- Born: 2004 (age 21–22)

Team
- Skip: Maia Ramsfjell
- Third: Robyn Munro
- Second: Mille Haslev Nordbye
- Lead: Eilin Kjærland
- Mixed doubles partner: Mathias Brænden

Curling career
- Member Association: Norway
- World Championship appearances: 1 (2025)
- World Mixed Doubles Championship appearances: 1 (2026)
- European Championship appearances: 2 (2024, 2025)

Medal record
Women's curling
Representing Norway
World Junior Championships
| Bronze medal – third place | 2023 Füssen |  |
| Bronze medal – third place | 2024 Lohja |  |
Norwegian Women's Championship
| Gold medal – first place | 2024 Snarøya |  |
| Gold medal – first place | 2026 Lillehammer |  |
| Silver medal – second place | 2025 Halden |  |

= Eilin Kjærland =

Norwegian curler (born 2004)

Eilin Kjærland (born 2004) is a Norwegian curler from Karmøy Municipality. She currently plays lead on Team Maia Ramsfjell.

==Career==
===Youth===
Kjærland began curling at around the age of 16.

Kjærland was the lead on the Norwegian junior women's team at the 2023 and 2024 World Junior Curling Championships, skipped by Torild Bjørnstad. The team won bronze medals at both events.

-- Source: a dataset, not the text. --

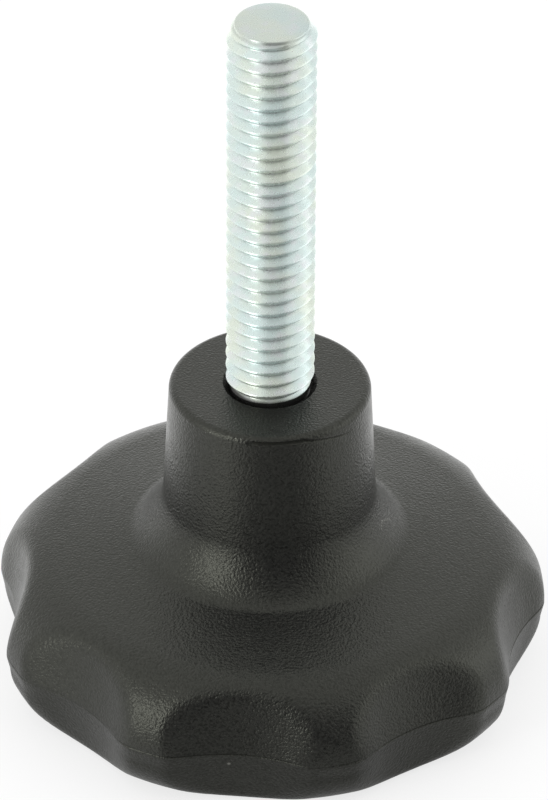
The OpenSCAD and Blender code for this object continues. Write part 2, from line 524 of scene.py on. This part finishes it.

Kjærland and teammate Eskil Åsmul Eriksen competed for Norway at the mixed doubles event at the 2025 Winter World University Games, where they finished with a 1–6 record.

===Women's===
As a member of the Bjørnstad rink, Kjærland won the 2024 Norwegian Women's Curling Championship.

Kjærland joined the Norwegian women's national team (skipped by Marianne Rørvik) in 2024 at lead position, replacing Martine Rønning. The team played in the 2024 European Curling Championships, finishing with a 4–5 record. This was good enough to qualify Norway for the 2025 World Women's Curling Championship, where they finished 5–7. Domestically, the team lost in the final of the 2025 Norwegian championship against Kjærland's former team, skipped by Torild Bjørnstad.

==Personal life==
Kjærland's mother Heidi is the chair of the board of the Haugesund Curling Club.